3. Global jihad has achieved one of its key objectives, which is to strike against one of Washington’s allies in Iraq.
The repercussions of all these conclusions are of course immense - from Washington to all major European capitals and spilling to the arc from the Middle East to Central and South Asia.
Brussels also alerts that this happens independently of other al-Qaeda objectives which remain very much in place: the departure of all American soldiers from Saudi soil; the fall of the House of Saud; and the expulsion of Jews from the Middle East. Al-Qaeda's ultimate objective is a caliphate. As far as the absolute majority of Muslims in the world are concerned, the global jihad’s most seductive appeal undoubtedly remains its struggle to end the American imperial control of Islamic lands.
Romano Prodi, head of the European Commission, says that force is not working against terrorism: “Terrorism now is more powerful than before.” Most European politicians and intellectuals - apart from Blair, Berlusconi, Aznar and their friends - consider that the Bush administration's response to asymmetric warfare has only served to increase the threat. It's a classic reductio ad absurdum. Increasingly lethal American military muscle deployed all over the Islamic world has led to more lethal terrorist attacks, in the Islamic world and also in the West. More muscled defense of hard targets, or strategic targets, has led to more indiscriminate attacks on so-called soft targets (like the Madrid trains). Madrid is a tragic mirror of Baghdad and Karbala: more than 200 innocent workers and students died in Madrid, more than 200 innocent pilgrims died in Iraq.

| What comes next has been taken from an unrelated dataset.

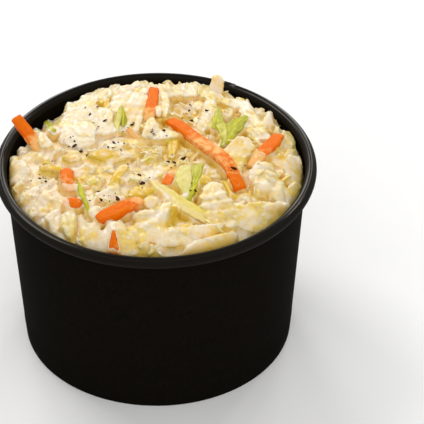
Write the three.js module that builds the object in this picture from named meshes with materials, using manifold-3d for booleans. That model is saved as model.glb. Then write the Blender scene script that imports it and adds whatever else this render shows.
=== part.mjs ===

Not only in Brussels or the European Parliament in Strasbourg is there practically a consensus that the beginning of a solution for the terrorism problem is the end of both the Israeli occupation of Palestine and the American occupation of Iraq. Madrid once again proved that terrorism practices the ultimate in nihilist politics. There's no possible diplomacy. No possible negotiation. It does not bend when attacked by military power. It has no territory and no population to defend, and no military or civil installations to protect. Al-Qaeda is not a Joint Chiefs of Staff: it is an idea. It commands faithful servants, not soldiers. It has nothing to do with war - as the Bush administration insists - and much less with a war on Iraq. One of the reasons invoked for the war on Iraq - the link between Saddam and al-Qaeda - was turned upside down: more al-Qaeda infiltration in the West is a consequence of the war, not less.
In the corridors of Brussels, and in the streets of Madrid, Barcelona, Rome, Milan, London and Paris, Europe was given a rude awakening. All the evidence now screams that reshaping the Middle East from a base in occupied Iraq is not leading to less terrorism: it is leading to hyperterrorism.